Other Women Confuse Me.
The way I see it, if I, a woman, can’t figure out how some women think, then men are hopelessly doomed when it comes to trying to read the signals, understand the talk, and figure out whether or not their next comment is going to earn them a hug or a swift kick in the dick.
Recently, I was talking with a girlfriend of mine and the subject invariably turned to the customary litany of man complaints, affectionately known as man bashing by the female persuasion, and indignantly referred to as “you women are never happy” by that other gang. It’s almost a rule of nature that no matter who you’re hanging with, when conversation runs thin and you’re almost out of things to say, switching the topic to men will afford you with at least another 10 hours of lively chit chat. On this particular day, my friend was bitching about how men stare at her. Naturally, I became interested and quickly formulated some commentary in my noodle, in preparation for the bash fest to follow, and sat back to hear the story. Seems she had purchased a new bathing suit, one of those suits where you pay approximately $20.00 per square inch of material and the total price of the suit was about $80.00 which should give you at least some idea of just how big this suit wasn’t. She had worn it to her local public pool and quickly found herself the center of attention, with the wives glaring balefully and the men either snatching quick, surreptitious looks or trying to simultaneously stare while sucking in their guts and not get busted by the glaring wife at his side. Many failed. At this point I began to feel the confusion. There was no complaint of rude commentary, no stories of being hit on, no grab-assing, and not a single “Hey baby woo woo!!!” howl anywhere to be found. Not a single person said a single word to her, offensive or otherwise, during the entire pool excursion. She was stared at to differing degrees. She was noticed and, if her story is to be entirely believed, she was envied and probably the target for an all-female lynching party involving Nair and Sharpies had she strayed too far from the herd, but that was about it.

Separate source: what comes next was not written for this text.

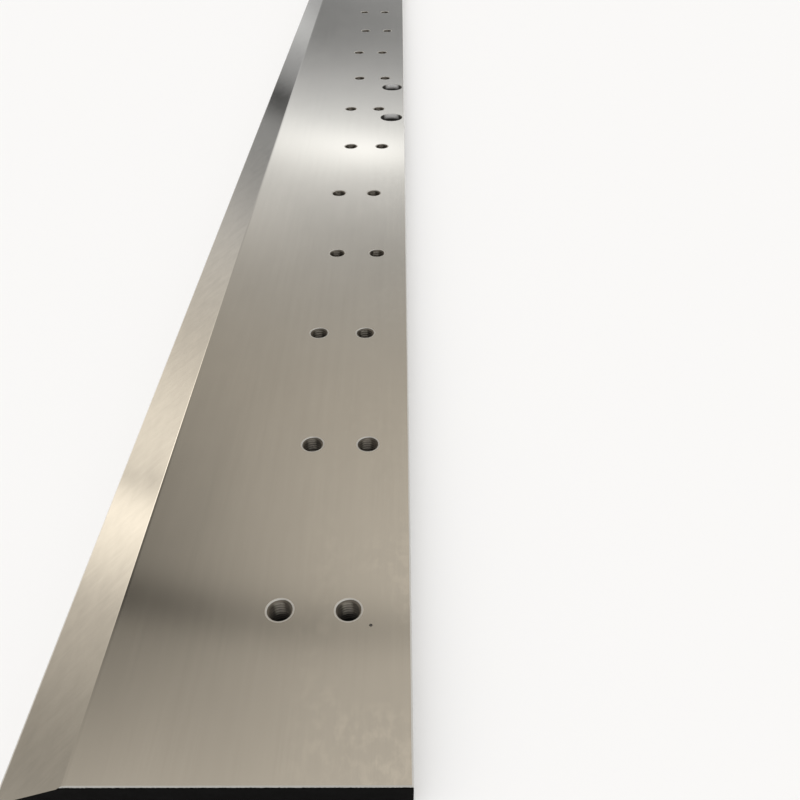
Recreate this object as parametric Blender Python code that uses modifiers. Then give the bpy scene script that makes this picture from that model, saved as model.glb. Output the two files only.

I sat there a minute and puzzled it out. And because I’m a woman and I don’t HAVE a dick and am therefore not hampered by the fear of a quick or any other kind of kick in it, I asked her. I asked her the obvious question (at least pretty effing obvious to me), and the question was “If you didn’t want people to look at you, why did you wear that concoction of dental floss and tea doilies?” She proclaimed “Because I wanted to. I liked the suit and I should be able to wear it if I want to.” I replied, “OK. Fair enough. But you look me square in the eye and tell me that on some level, you didn’t buy that suit and then turn around and wear that suit around approximately a couple of hunnert strangers IN public because it looked damned fine on you, you knew it did, you knew it would attract attention and you would be noticed, because you will never convince me you bought it and wore it to a public pool because it was just so comfortable you couldn’t resist because the day comfort is defined by being slowly sawed in half from the bottom up will, that will also be the day I go to that same pool, hand my kid a video camera and do a hand stand naked and you KNOW damned well I can’t do a hand stand.”

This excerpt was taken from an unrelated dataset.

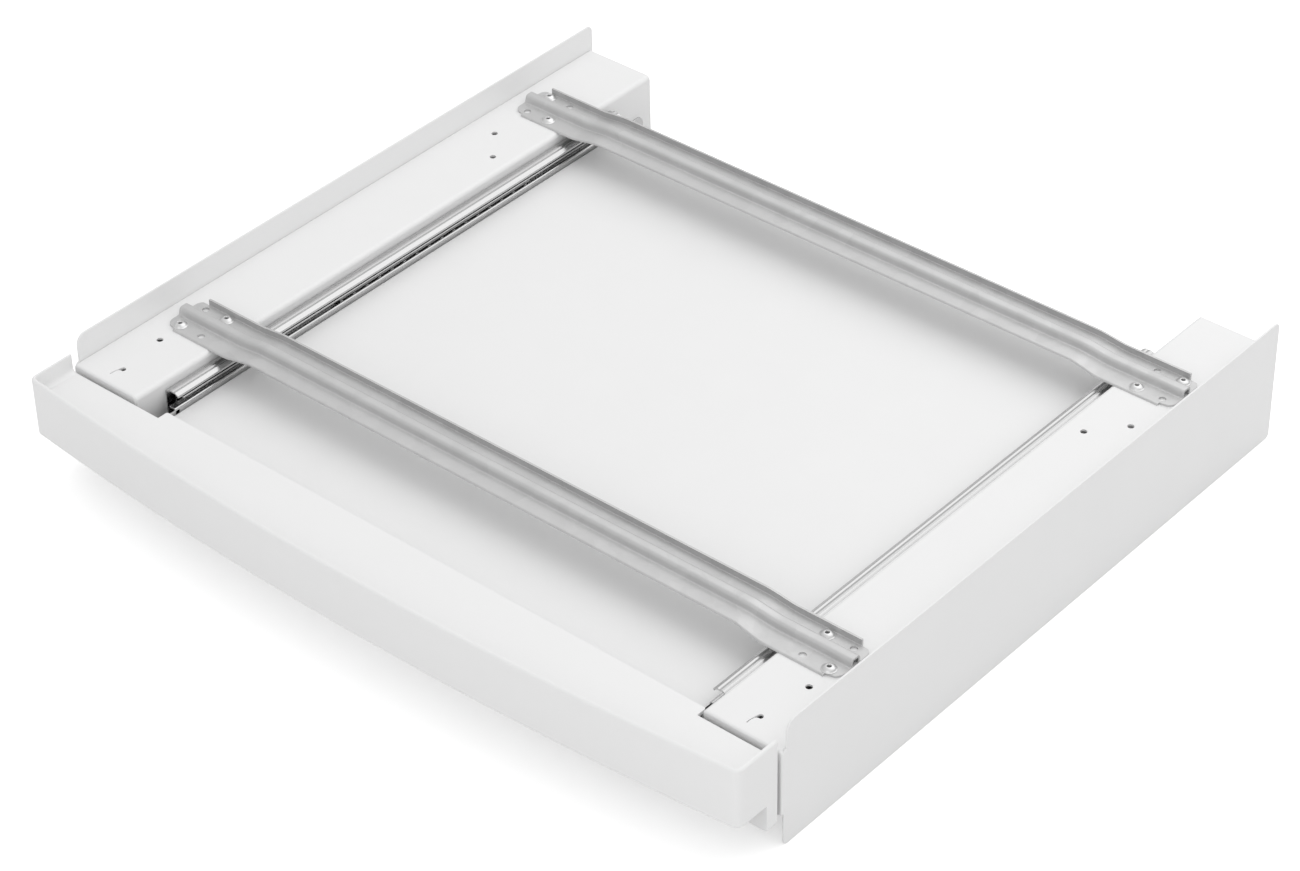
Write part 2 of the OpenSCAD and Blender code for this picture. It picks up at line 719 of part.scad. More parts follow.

Do you understand my confusion because she didn’t. I know for a fact, and am perfectly willing to admit, that I am fully aware of what kind of attention I’m expecting or anticipating when I don a particular outfit. If I throw on old baggy jeans and a sweatshirt with the sleeves rolled up, yank my not quite clean hair back in a rough ponytail, root around under the bed for some flip-flops that actually match, and pat my make-up bag affectionately on my way out the door, I’m figuring I’m going to be able to pretty effectively fly under the general population’s radar at the very least. If I added a guitar case to the mix, I could probably do well, financially speaking, parking my ass in front of the local Safeway and singing a few tunes while people chucked their spare change into the case.

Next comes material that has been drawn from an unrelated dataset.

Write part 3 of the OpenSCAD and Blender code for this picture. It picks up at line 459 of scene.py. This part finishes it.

BUT if I stand in my closet, eyeball up those Seven jeans that by most people’s standards are just a wee bit too tight, snatch up a low cut tank top, gel up my hair and get it curly and shaggy out to HERE, match up the jewelry, actually open the make-up case, and head out, wobbling only slightly on a pair of 3-1/2 inch semi-slutty woven leather slides, I know what I’m doing. I’m dressing for attention. I do it, you do it, we all do it. Now that’s not to say I’m not going to have a snappy, equally offensive come-back at the ready for the Neanderthal that can’t help but vocalize, but I’m not going to be offended if somebody notices, looks at or even stares at me. Actually, I’ll be offended if I take that kind of time to go out and nobody notices me at all.
So you’ll pardon me if I’m a little confused that a grown woman could dress in what could be considered band aids and string at a public pool and then be offended that people had the audacity to look at her.
And to all the men in the world who might be reading this, you have my apologies, my sympathies, and may rest assured that for now, my “Things to Bitch About Where Men are Concerned” list just got a little bit shorter.